I recently wrote about how I produced a magazine from quarantine—more specifically, the third issue of Plates, ‘Water’. This independent biannual food culture magazine turned one earlier this April, at the peak of the nationwide lockdown and smack in the middle of a marketing campaign, in celebration of making it through the first year.
But this post is not about the could-have’s or would-have been’s of April. This post is about the inertia from ‘final-final-super-final-this-one.pdf’ file to hitting print.
When I officially released Plates out into the world (and feared the worst but still hoped for the best — vulnerability, are you listening, Brené Brown?) launched Plates last year.
It was scary.
From banking in the deposit to the printers and watching the denomination of my savings account plummet in seconds to wondering if I was going to be stuck with stacks of Vol.1: Rice to hand out as door gifts to every visitor.

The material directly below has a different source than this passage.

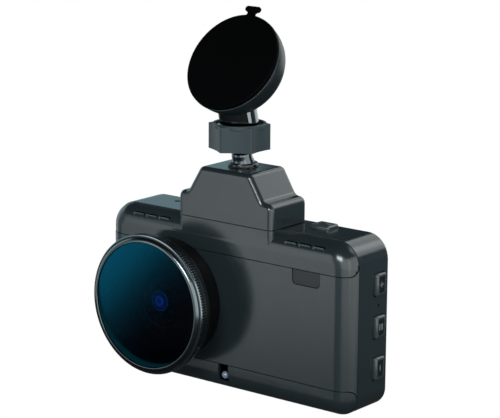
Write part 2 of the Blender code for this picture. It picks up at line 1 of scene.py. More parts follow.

Some of you might not have known this, but the first version of the maiden issue was more or less ready back in June 2018.

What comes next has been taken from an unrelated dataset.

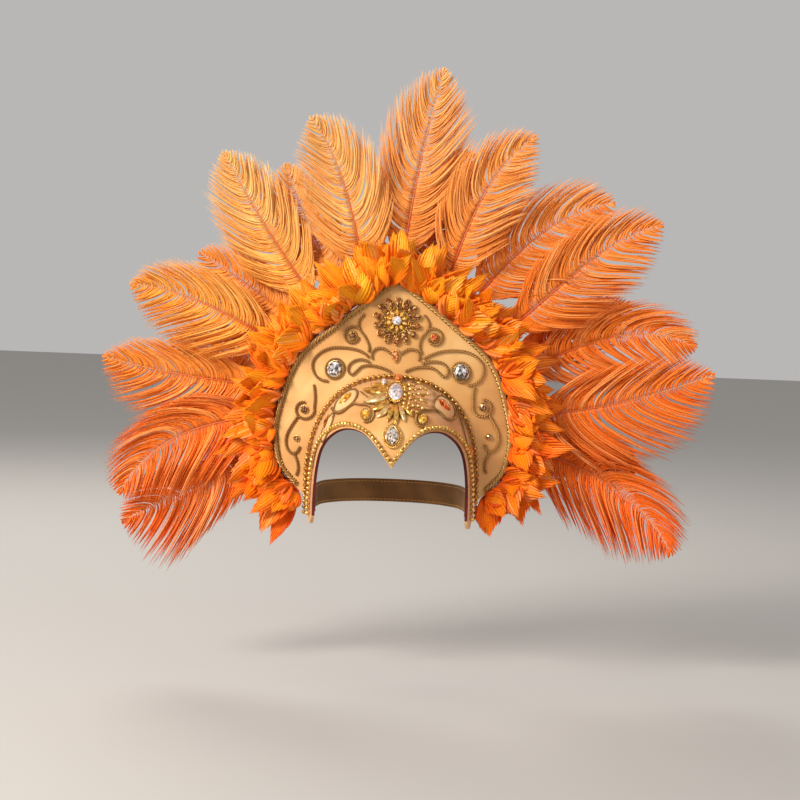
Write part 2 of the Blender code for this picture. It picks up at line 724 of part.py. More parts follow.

But even then, I kept tinkering at it (not the best practice if you follow Seth Godin, who emphasises on shipping the work regardless if it’s ‘perfect’ or not; because perfect does not exist). Updating the information on ‘A Grainy Gamble’, the main feature of the Rice issue, and checking in with social enterprise, Langit, who brought me into the rural rice fields of Long Semadoh in Borneo (a two day door-to-door journey from Kuala Lumpur).
And even with the updates, you guessed it, I continued proofreading, editing and tinkering some more; cue analysis paralysis.

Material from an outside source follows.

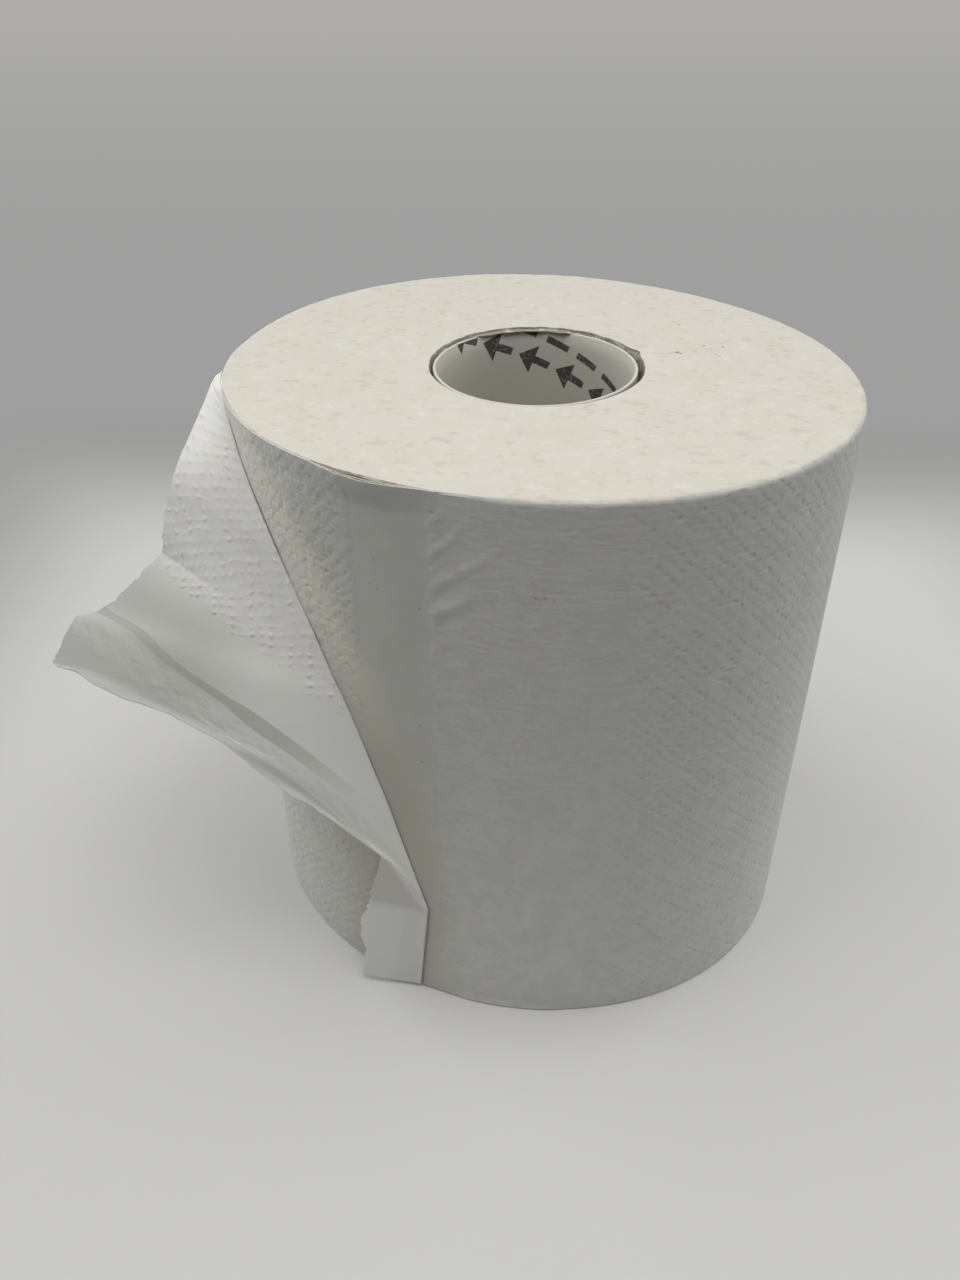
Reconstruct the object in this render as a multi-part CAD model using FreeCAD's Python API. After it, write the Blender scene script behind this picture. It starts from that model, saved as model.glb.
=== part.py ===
"""A centre-feed paper hand towel roll on its card core, with the tail of the web folded back.

Millimetres, +Z up. The origin is on the roll's axis, on the surface that the roll stands on.
Azimuths are degrees anticlockwise from +X, seen from above, and the tail stands off the -X side.
The web is as wide as the roll is tall, so places along the tail's folds and edges are given as
shares of the web's width, measured down from the top rim.
"""

import FreeCAD, Part
import math
import os

# The wound roll, which has gone slightly out of round.
ROLL_RADIUS = 95.0
ROLL_HEIGHT = 198.0
OVAL = 4.2
EGG = 1.0
SQUASH_AZIMUTH = -26.0
FULL_TURN = 360.0

# The card tube that the web is wound on.
CORE_BORE_RADIUS = 30.0
CORE_WALL = 1.0
CORE_RECESS = 2.0
CORE_RADIUS = CORE_BORE_RADIUS + CORE_WALL

# The mouth of the web round the core, spread and torn where fingers have reached in.
MOUTH_SPREAD = 2.0
MOUTH_DEPTH = 5.0
MOUTH_TEAR = 0.7
MOUTH_TEARS_ROUND = 9
POINTS_PER_TEAR = 4

# The web's thickness with its embossing, and how deep the outermost turn is keyed into the rest.
WEB_THICKNESS = 0.6
PLY_KEY = 0.3

# The outermost turns that have sprung away from the wound ones along the top rim.
LOOSE_PLY = 0.9
LOOSE_GAP = 0.7
LOOSE_DEPTH = 7.0
LOOSE_START = -131.0
LOOSE_END = -98.0

# The slanting fold where the outermost turn doubles back, from the top rim down to its foot:
# (azimuth, share of the web's width below the rim).
FOLD = [
    (-163.0, 0.005),
    (-158.0, 0.035),
    (-151.0, 0.095),
    (-143.0, 0.170),
    (-133.0, 0.295),
    (-129.5, 0.352),
    (-127.0, 0.390),
    (-124.0, 0.445),
    (-121.5, 0.500),
    (-118.5, 0.565),
    (-115.5, 0.645),
    (-113.0, 0.715),
    (-110.5, 0.765),
    (-110.3, 0.785),
    (-113.0, 0.996),
]

# The free edge of the tail that goes with each point of the fold:
# (azimuth, share of the web's width below the rim, stand-off from the wall).
FREE_EDGE = [
    (-171.0, 0.010, 2.4),
    (-169.0, 0.040, 6.0),
    (-162.0, 0.105, 17.0),
    (-161.0, 0.180, 23.0),
    (-160.0, 0.237, 26.0),
    (-157.3, 0.293, 44.6),
    (-156.4, 0.302, 54.7),
    (-154.6, 0.343, 63.5),
    (-151.4, 0.383, 52.5),
    (-144.0, 0.470, 31.0),
    (-136.0, 0.575, 13.5),
    (-119.0, 0.682, 2.8),
    (-121.0, 0.740, 3.8),
    (-123.0, 0.806, 5.0),
    (-124.7, 0.992, 7.7),
]

# Where along these lists the tail bends sharply across its width: the edge of the embossing,
# its torn corner, and the two sides of the small gusset above the bottom flap.
BENDS = [4, 7, 11, 13]

# How finely the curves are sampled: round a full turn, along the outermost turn as far as
# the fold, along the gap behind the loosened turns, and from one bend of the tail to the next.
POINTS_PER_TURN = 24
POINTS_PER_PLY = 6
POINTS_PER_GAP = 4
RIBS_PER_BEND = 6


def outline_radius(azimuth):
    """The radius of the outermost turn."""
    lean = math.radians(azimuth - SQUASH_AZIMUTH)
    return ROLL_RADIUS + OVAL * math.cos(2 * lean) + EGG * math.cos(3 * lean)


def polar(azimuth, radius, height):
    """The point at that azimuth, distance from the axis and height."""
    angle = math.radians(azimuth)
    return FreeCAD.Vector(radius * math.cos(angle), radius * math.sin(angle), height)


def height_at(share):
    """The height of a place that lies that share of the web's width below the rim."""
    return ROLL_HEIGHT * (1.0 - share)


def curve(points):
    """A smooth open edge through the points."""
    spline = Part.BSplineCurve()
    spline.interpolate(points)
    return spline.toShape()


def closed_curve(points):
    """A smooth closed wire through the points."""
    spline = Part.BSplineCurve()
    spline.interpolate(Points=points, PeriodicFlag=True)
    return Part.Wire(spline.toShape())


def arc_points(start, end, count, radius_of, height):
    """Points from one azimuth to another, at the radius that the function gives."""
    step = (end - start) / count
    azimuths = [start + step * i for i in range(count + 1)]
    return [polar(azimuth, radius_of(azimuth), height) for azimuth in azimuths]


def wound_turns():
    """The wound turns: a spiral that steps in by one sheet where the outermost turn begins."""
    start = FOLD[0][0]

    def spiral_radius(azimuth):
        share_of_turn = (azimuth - start) / FULL_TURN
        return outline_radius(azimuth) - WEB_THICKNESS * (1.0 - share_of_turn)

    points = arc_points(start, start + FULL_TURN, POINTS_PER_TURN, spiral_radius, 0.0)
    outline = Part.Wire([curve(points), Part.makeLine(points[-1], points[0])])
    return Part.Face(outline).extrude(FreeCAD.Vector(0, 0, ROLL_HEIGHT))


def core_space():
    """The space that the core fills, and the mouth above it with its torn, uneven edge."""
    shaft = Part.makeCylinder(CORE_RADIUS, ROLL_HEIGHT)

    def torn_radius(azimuth):
        tear = MOUTH_TEAR * math.sin(math.radians(MOUTH_TEARS_ROUND * azimuth))
        return CORE_RADIUS + MOUTH_SPREAD + tear

    throat = Part.Wire(Part.makeCircle(CORE_RADIUS, FreeCAD.Vector(0, 0, ROLL_HEIGHT - MOUTH_DEPTH)))
    points = arc_points(0.0, FULL_TURN, POINTS_PER_TEAR * MOUTH_TEARS_ROUND, torn_radius, ROLL_HEIGHT)
    return shaft.fuse(Part.makeLoft([throat, closed_curve(points[:-1])], True, True))


def loose_gap():
    """The crescent gap behind the outermost turns, where they have sprung off the top rim."""

    def outer_radius(azimuth):
        return outline_radius(azimuth) - WEB_THICKNESS - LOOSE_PLY

    def inner_radius(azimuth):
        share = (azimuth - LOOSE_START) / (LOOSE_END - LOOSE_START)
        return outer_radius(azimuth) - LOOSE_GAP * math.sin(math.pi * share)

    base = ROLL_HEIGHT - LOOSE_DEPTH
    outer = curve(arc_points(LOOSE_START, LOOSE_END, POINTS_PER_GAP, outer_radius, base))
    inner = curve(arc_points(LOOSE_START, LOOSE_END, POINTS_PER_GAP, inner_radius, base))
    return Part.Face(Part.Wire([outer, inner])).extrude(FreeCAD.Vector(0, 0, LOOSE_DEPTH))


def outermost_turn():
    """The outermost turn between its step on the wound ones and the fold."""
    start = FOLD[0][0]
    end = max(azimuth for azimuth, share in FOLD)

    def inner_radius(azimuth):
        return outline_radius(azimuth) - WEB_THICKNESS - PLY_KEY

    outer = arc_points(start, end, POINTS_PER_PLY, outline_radius, 0.0)
    inner = arc_points(start, end, POINTS_PER_PLY, inner_radius, 0.0)
    ring = Part.Wire([
        curve(outer),
        Part.makeLine(outer[-1], inner[-1]),
        curve(inner),
        Part.makeLine(inner[0], outer[0]),
    ])
    ply = Part.Face(ring).extrude(FreeCAD.Vector(0, 0, ROLL_HEIGHT))
    return ply.common(left_of_fold())


def left_of_fold():
    """A block that holds all on the tail's side of the fold: its front outline, carried back to X."""
    front = -2.0 * ROLL_RADIUS
    fold = []
    for azimuth, share in FOLD:
        on_wall = polar(azimuth, outline_radius(azimuth), height_at(share))
        fold.append(FreeCAD.Vector(on_wall.x, front, on_wall.z))
    top = FreeCAD.Vector(fold[0].x, front, ROLL_HEIGHT)
    foot = FreeCAD.Vector(fold[-1].x, front, 0.0)
    far_corners = [FreeCAD.Vector(front, front, 0.0), FreeCAD.Vector(front, front, ROLL_HEIGHT)]
    outline = Part.makePolygon([top, *fold, foot, *far_corners, top])
    return Part.Face(outline).extrude(FreeCAD.Vector(0, -front, 0))


def on_fold(azimuth, share):
    """A point of the fold: it lies under the outermost turn, so that the tail grows out of it."""
    return polar(azimuth, outline_radius(azimuth) - WEB_THICKNESS, height_at(share))


def off_wall(azimuth, share, stand_off):
    """A point of the tail's free edge."""
    return polar(azimuth, outline_radius(azimuth) + stand_off, height_at(share))


def stations(points):
    """Evenly spaced points on the smooth curve through the given ones."""
    return curve(points).discretize(Number=RIBS_PER_BEND)


def tail_ribs():
    """Pairs of points, one on the fold and one on the free edge, from the rim to the foot."""
    folds = [on_fold(*place) for place in FOLD]
    frees = [off_wall(*place) for place in FREE_EDGE]
    foot = len(FOLD) - 1
    ribs = []
    for first, last in zip([0, *BENDS], [*BENDS, foot]):
        pairs = list(zip(stations(folds[first:last + 1]), stations(frees[first:last + 1])))
        ribs.extend(pairs if last == foot else pairs[:-1])
    return ribs


def tail():
    """The folded-back tail: the sheet's thin section carried along its ribs."""
    ribs = tail_ribs()
    sections = []
    for index, (fold, free) in enumerate(ribs):
        above = ribs[max(index - 1, 0)]
        below = ribs[min(index + 1, len(ribs) - 1)]
        down = (below[0] - above[0]) + (below[1] - above[1])
        half = (free - fold).cross(down).normalize() * (WEB_THICKNESS / 2.0)
        corners = [fold - half, free - half, free + half, fold + half]
        sections.append(Part.makePolygon([*corners, corners[0]]))
    return Part.makeLoft(sections, True, True)


def paper_roll():
    """The web: its wound turns, its outermost turn and the tail, all one sheet of paper."""
    wound = wound_turns().cut(core_space()).cut(loose_gap())
    return wound.fuse(outermost_turn()).fuse(tail())


def core_tube():
    """The card tube, a little shorter than the web is wide."""
    length = ROLL_HEIGHT - CORE_RECESS
    return Part.makeCylinder(CORE_RADIUS, length).cut(Part.makeCylinder(CORE_BORE_RADIUS, length))


def main():
    """Builds each node and writes it to its STEP file."""
    os.makedirs("parts", exist_ok=True)
    for name, solid in {"paper_roll": paper_roll(), "core_tube": core_tube()}.items():
        print(name, solid.isValid(), len(solid.Solids), round(solid.Volume))
        solid.exportStep(f"parts/{name}.step")


main()
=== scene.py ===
"""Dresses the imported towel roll: its embossed web, the folded-back tail and the card core.

Metres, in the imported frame: the roll's axis is on Z, its foot on Z = 0, and the tail stands off -X.
Azimuths are degrees anticlockwise from +X, seen from above. Places on the web are (along, down):
the distance along the web, measured round the wall from the azimuth of -180, and the distance
below the top rim.
"""

from math import atan2, cos, degrees, exp, hypot, pi, radians, sin

import bpy
from mathutils import Matrix, Vector, noise


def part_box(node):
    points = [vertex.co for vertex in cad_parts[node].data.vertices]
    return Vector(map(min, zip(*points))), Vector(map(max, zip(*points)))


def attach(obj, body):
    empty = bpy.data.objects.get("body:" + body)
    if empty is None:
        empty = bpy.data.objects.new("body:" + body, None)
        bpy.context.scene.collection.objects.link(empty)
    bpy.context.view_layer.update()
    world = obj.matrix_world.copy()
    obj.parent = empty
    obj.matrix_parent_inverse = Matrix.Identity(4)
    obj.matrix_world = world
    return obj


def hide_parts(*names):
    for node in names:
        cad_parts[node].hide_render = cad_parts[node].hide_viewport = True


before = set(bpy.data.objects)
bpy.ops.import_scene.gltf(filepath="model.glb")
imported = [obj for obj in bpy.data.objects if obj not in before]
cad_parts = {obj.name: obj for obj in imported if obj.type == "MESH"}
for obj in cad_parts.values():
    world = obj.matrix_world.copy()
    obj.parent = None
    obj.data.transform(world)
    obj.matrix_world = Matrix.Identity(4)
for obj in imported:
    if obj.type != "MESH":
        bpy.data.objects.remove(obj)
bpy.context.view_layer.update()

MM = 0.001
FULL_TURN = 360.0

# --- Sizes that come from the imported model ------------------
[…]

I made DIY copies of the magazine, printing the first copy at a mum-and-pop stationery store to eventually going ultra cheap and making copies at home with the ancient Canon bubble jet printer. Those drafts were either bound together with rusty bulldog clips, or placed in a clear book folder, and fanned them out to my trusted friends for feedback. Speak now or forever hold your peace, I reminded them.
I spent months swatting away the bees, as George Lois likens the life of a creative to “a lifetime of fighting bees (even if sometimes you get stung)”.
Instead of trying to fill a ‘gap’ in the independent food publishing scene that continuously looks to Western narratives for approval while seeking out underreported human interest stories, the project quickly became personal.
Around Christmas-ish of 2018, our cover girl, my grandmother, was diagnosed with terminal cancer. That was when I truly felt that I had to send the magazine to print, regardless if it sold or not. I just wanted her to have a copy of the magazine in her hands. I wanted her to see herself and her recipe of the glutinous rice dumpling in tangible print form, which I felt would mean a lot more to her than a PDF on screen.
And for the initial few months when she did see the publication, she had her “celebrity” moment when visitors came by for Chinese New Year and asked for her autograph. I’d show her photos of the magazine in shop windows and on the shelves in Los Angeles and Milan. I wish she could see the other stores that joined the list.
Were there things that I would’ve done differently? “Better”? Most definitely.
But I’m glad I shipped.
I’m glad I ignored the naysayers.
P/S I am still swatting away the bees. I hope you are too.